Source: https://docs.aws.amazon.com/redshift/latest/dg/r_INSERT_30.html

Table Scanning Operations like review classification are done by running a SELECT query in AWS Redshift and then streaming through the results to get classified by the model.

3.1. Computer Resources will not be particularly hit, given the fac that the classification is done by streaming through a small part of the dataset per time.

3.2. Time length to Classify Reviews will increase linearly as the data increases. Some level of parallelisation of this procedure (based on a foor loop) will be required.
The Data Warehouse has been designed for intesive reading and aggregation on the fact tables, and works on files with json lines precompiled in S3, and processed in batches.

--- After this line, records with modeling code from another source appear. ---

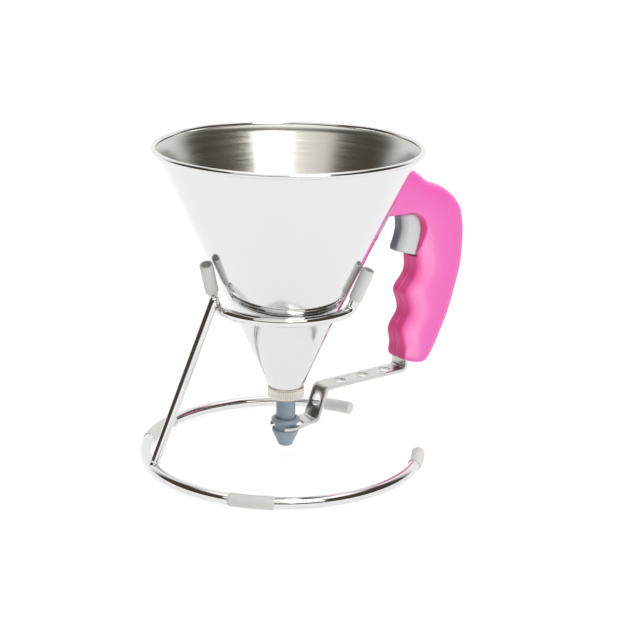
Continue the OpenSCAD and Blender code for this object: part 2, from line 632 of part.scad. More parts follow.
module lever_strip() {
  steep_tilt = atan2(steep_run, arm_z - fork_z);
  color(steel) place() difference() {
    union() {
      slab(thick(strip_line, strip_t), -strip_w / 2, strip_w / 2);
      translate([0, 0, fork_z - strip_t / 2]) linear_extrude(strip_t) difference() {
        union() {
          intersection() {
            circle(fork_r);
            translate([-5.7, -fork_r]) square([30, 2 * fork_r]);
          }
          polygon([[0, -fork_r], [3, -fork_r + 0.3], [9, -strip_w / 2 - 1], [13, -strip_w / 2],
                   [knee_x - 5, -strip_w / 2], [knee_x - 5, strip_w / 2], [13, strip_w / 2],
                   [9, strip_w / 2 + 1], [3, fork_r - 0.3], [0, fork_r]]);
        }
        hull() {
          translate([slot_end - 3, slot_half - 3]) circle(3);
          translate([slot_end - 3, -slot_half + 3]) circle(3);
          translate([-20, -slot_half]) square([10, 2 * slot_half]);
        }
      }
    }
    for (k = [0:2]) translate([upright_x - 11.9 - k * hole_pitch, 0, arm_z - 5]) cylinder(h = 10, r = hole_d / 2);
    translate([(knee_x + steep_x) / 2 + 0.15, 0, (fork_z + arm_z) / 2 + 1.4]) rotate([0, 90 - steep_tilt + 0, 0])
      rotate([0, 0, 0]) translate([0, 0, -5]) cylinder(h = 10, r = hole_d / 2);
    for (z = rivet_zs) translate([upright_x - 5, 0, z]) rotate([0, 90, 0]) cylinder(h = 10, r = rivet_r + fit);
  }
}
module lever_rivets() {
  front = upright_x - strip_t / 2;
  color(steel) place() for (z = rivet_zs) translate([front, 0, z]) rotate([0, 90, 0]) {
    cylinder(h = strip_t + 3.2, r = rivet_r);
    translate([0, 0, -0.7]) cylinder(h = 0.7, r1 = 2.3, r2 = 2.8);
  }
}

base_ring();
left_leg();
cradle_wire();
rear_leg();
foot_sleeve_front();
foot_sleeve_left();
end_sleeve_near();
end_sleeve_far();
prong_sleeve_left();
prong_sleeve_right();
prong_sleeve_rear();
funnel_cone();
neck_spigot();
neck_gasket();
collar_nut();
valve_tube();
valve_plug();
tube_o_ring();
handle_bracket();
handle_shell_near();
handle_shell_far();
handle_screws();
pivot_pin();
return_spring();
trigger();
pivot_bush();
lever_strip();
lever_rivets();
nozzle_slider();
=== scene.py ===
import json
import math

import bmesh
import bpy
from bpy.props import FloatProperty, FloatVectorProperty, IntProperty, PointerProperty
from mathutils import Matrix, Vector

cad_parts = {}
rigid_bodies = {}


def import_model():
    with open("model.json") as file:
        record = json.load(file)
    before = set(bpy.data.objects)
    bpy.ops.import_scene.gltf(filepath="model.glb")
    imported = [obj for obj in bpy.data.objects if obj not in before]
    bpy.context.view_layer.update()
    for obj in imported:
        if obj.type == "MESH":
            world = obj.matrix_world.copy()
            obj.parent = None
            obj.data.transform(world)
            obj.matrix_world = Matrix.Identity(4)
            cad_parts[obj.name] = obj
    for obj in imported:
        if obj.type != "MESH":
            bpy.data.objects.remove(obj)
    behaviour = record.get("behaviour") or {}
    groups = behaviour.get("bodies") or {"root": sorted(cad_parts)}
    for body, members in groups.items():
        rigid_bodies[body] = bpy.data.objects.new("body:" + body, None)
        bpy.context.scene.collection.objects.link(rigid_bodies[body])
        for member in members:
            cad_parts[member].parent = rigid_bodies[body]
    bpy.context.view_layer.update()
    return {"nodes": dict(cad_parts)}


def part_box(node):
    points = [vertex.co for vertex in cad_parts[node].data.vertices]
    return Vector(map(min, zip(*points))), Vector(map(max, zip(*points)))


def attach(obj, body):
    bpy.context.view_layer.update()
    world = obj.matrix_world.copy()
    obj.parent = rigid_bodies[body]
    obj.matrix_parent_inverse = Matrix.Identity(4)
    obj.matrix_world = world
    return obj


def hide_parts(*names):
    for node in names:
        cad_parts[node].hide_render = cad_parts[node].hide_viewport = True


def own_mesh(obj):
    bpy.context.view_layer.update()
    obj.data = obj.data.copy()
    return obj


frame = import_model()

bl_info = {
    "name": "Batter Dispenser Builder",
    "version": (1, 0, 0),
    "blender": (4, 5, 0),
    "location": "View3D > Sidebar > Dispenser",
    "description": "Dresses the funnel, its valve, handle and wire stand, and sets the studio",
    "category": "Object",
}

MM = 0.001
AIM_OFF = 0.01986  # how far the camera looks to the side of the target, as an angle


# --- sizes taken from the frame -------------------------------------------------------------------

def middle(node, axis):
    low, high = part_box(node)
    return (low[axis] + high[axis]) / 2


def span(node, axis):
    low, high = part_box(node)
    return high[axis] - low[axis]


AXIS = Vector((middle("funnel_cone", 0), middle("funnel_cone", 1), 0))
CONE_FOOT, CONE_TOP = (v.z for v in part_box("funnel_cone"))


def point(x, y, z):
    """A point given in millimetres from the funnel's axis and the table."""
    return Vector((AXIS.x + x * MM, AXIS.y + y * MM, z * MM))


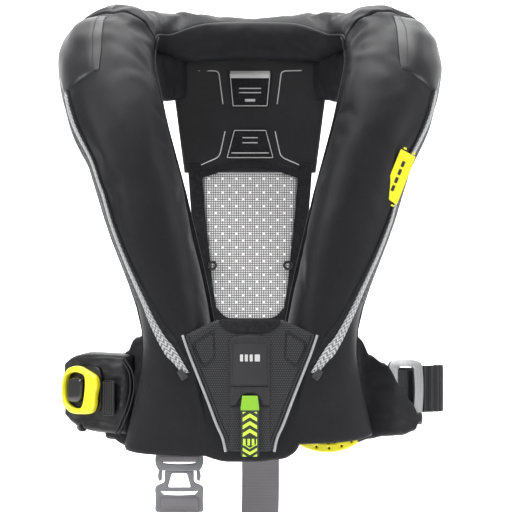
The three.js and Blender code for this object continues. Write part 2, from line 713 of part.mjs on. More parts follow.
const pipingLine = chestSide.map((spot) => point(spot.x + PIPING_RADIUS + SEWN_GAP, spot.y, PIPING_RADIUS + GAP));
for (const side of ['left', 'right']) {
  const line = pipingLine.map((spot) => (side === 'left' ? mirrored(spot) : spot.clone()));
  addMesh(chest, `${side}_piping`, tube(new THREE.CatmullRomCurve3(line), PIPING_RADIUS, 16, 6), SILVER);
}

const flapFoot = -FLAP_TOP - FLAP_HEIGHT;
const flapShape = new THREE.Shape();
flapShape.moveTo(FLAP_HALF, flapFoot);
flapShape.lineTo(FLAP_HALF, -FLAP_TOP - 4);
flapShape.quadraticCurveTo(0, -FLAP_TOP + 3, -FLAP_HALF, -FLAP_TOP - 4);
flapShape.lineTo(-FLAP_HALF, flapFoot);
flapShape.lineTo(-FLAP_NOTCH, flapFoot);
flapShape.absarc(0, flapFoot, FLAP_NOTCH, Math.PI, 0, true);
addMesh(chest, 'chest_flap', plate(flapShape, CHEST_WALL + GAP, FLAP_WALL, 6), COATED);
const tabBack = CHEST_WALL + 2 * GAP + FLAP_WALL;
const pocketHeight = CHEST_HEIGHT + flapFoot - GAP - 1;
const pocket = roundedShape(2 * FLAP_HALF, pocketHeight, 2, 0, flapFoot - GAP - pocketHeight / 2);
addMesh(chest, 'release_pocket', plate(pocket, CHEST_WALL + GAP, FLAP_WALL, 2), GRIP);
const tabTop = flapFoot + FLAP_NOTCH - 2;
const tabShape = roundedShape(TAB_WIDTH, TAB_LENGTH, 2, 0, tabTop - TAB_LENGTH / 2);
addMesh(chest, 'release_pull_tab', plate(tabShape, tabBack, TAB_WALL, 2), GREEN_FABRIC);

// Behind the chest panel: the release carrier and the soft loop that a tether clips to.
const carrier = plate(roundedShape(CARRIER_WIDTH, 50, 4, 0, -60), -SEWN_GAP - 4, 4, 2);
addMesh(chest, 'release_carrier', carrier, BLACK_PLASTIC);
const loopShape = frameShape(CARRIER_WIDTH - 10, 44, 10, 6);
addMesh(chest, 'tether_loop', plate(loopShape, -SEWN_GAP - 4 - GAP - 9, 9, 3).translate(0, -60, 0), WEBBING);

// ---- Crutch strap and its side-release buckle ---------------------------------------------------

const crutchPlace = leftPlaces[0];
const CRUTCH_Y = crutchPlace.at.y - crutchPlace.out.y * (crutchPlace.rise / 2 + SEAT_GAP + LINING_WALL / 2)
  + (crutchPlace.across.y / crutchPlace.across.x) * (CRUTCH_X - crutchPlace.at.x) - CRUTCH_FORWARD;
const crutchSpot = facingGroup(point(CRUTCH_X, CRUTCH_Y, BUCKLE_TOP_Z), point(0, -1, 0));
const half = BUCKLE_WALL / 2;

// The male half: a bar for the webbing, a neck and the plate that the prongs spring from.
const male = join(
  plate(roundedShape(BUCKLE_WIDTH - 2, MALE_HEAD, 5, 0, -MALE_HEAD / 2), -half, BUCKLE_WALL, 3),
  plate(roundedShape(MALE_TONGUE, 9, 1, 0, -MALE_HEAD - 3), -half + 3.5, BUCKLE_WALL - 7, 1),
);
const maleSlot = plate(roundedShape(BUCKLE_WIDTH - 11, 5.6, 2, 0, -MALE_HEAD / 2 + 0.5), -half - 1, BUCKLE_WALL + 2, 3);
addMesh(crutchSpot, 'crutch_buckle_male', cut(male, maleSlot), GREY_PLASTIC);

// The female half: a hollow body with a window in front, open at the top and at both sides.
const femaleTop = -MALE_HEAD - FEMALE_GAP;
const femaleBody = plate(
  roundedShape(BUCKLE_WIDTH, FEMALE_HEIGHT, 5, 0, femaleTop - FEMALE_HEIGHT / 2), -half, BUCKLE_WALL, 3);
const pocketInside = plate(
  roundedShape(BUCKLE_WIDTH - 8, 20, 1, 0, femaleTop - 9), -half + 2, BUCKLE_WALL - 4, 1);
const sideSlits = plate(
  roundedShape(BUCKLE_WIDTH + 4, 12, 1, 0, femaleTop - 9), -half + 2, BUCKLE_WALL - 4, 1);
const windowShape = new THREE.Shape([
  new THREE.Vector2(-8, femaleTop - 2.5),
  new THREE.Vector2(-12, femaleTop - 17),
  new THREE.Vector2(12, femaleTop - 17),
  new THREE.Vector2(8, femaleTop - 2.5),
]);
const window = plate(windowShape, -half - 1, BUCKLE_WALL + 2, 1);
const femaleSlot = (low) => plate(
  roundedShape(BUCKLE_WIDTH - 11, 5.6, 2, 0, femaleTop - low), -half - 1, BUCKLE_WALL + 2, 3);
const female = cut(femaleBody, pocketInside, sideSlits, window, femaleSlot(24.5), femaleSlot(LOW_SLOT));
addMesh(crutchSpot, 'crutch_buckle_female', female, GREY_PLASTIC);
for (const side of ['left', 'right']) {
  const sign = sideSign[side];
  const prong = plate(
    roundedShape(PRONG_WIDTH, PRONG_LENGTH, 1.5, sign * PRONG_X, -MALE_HEAD - GAP - PRONG_LENGTH / 2),
    -half + 3, BUCKLE_WALL - 6, 2);
  addMesh(crutchSpot, `crutch_buckle_${side}_prong`, prong, GREY_PLASTIC);
}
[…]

4.1. Should intensive writing be a requirement, instead of databases, we could have a message/queue based system that (a) would Write streams of files to s3 and (b) Use Apache Spark to compile our facts.

Scenario 2: The pipelines would be run on a daily basis by 7 am every day

The Data Warehouse Building DAG would have to be scheduled for 00:00 every day.
Landing times will be required to be setup with alerts, so that we can keep track of late deliveries.
COPY and INSERT from the Data Warehouse Building DAG should be little affected, even if the data increases to 100x, because they currently run within 20 seconds, which in the worst case scenarios giving us a 6h safety window.
However, the Review Classification part of the DAG, should the data increase sensibly, could take too long to finish. Parallelisation of that task will need to be taken into consideration.

Secenario 3: The database needed to be accessed by 100+ people.

AWS Redshift maximum number of concurrent user defined queries is 50, according to AWS documentation
However, fact tables are optimised for reading, and the queuing time for each of the 50 concurrent times should be trivial.
Therefore, the system would easily sustain a much larger number of users (100+) with great level of fault tolerance.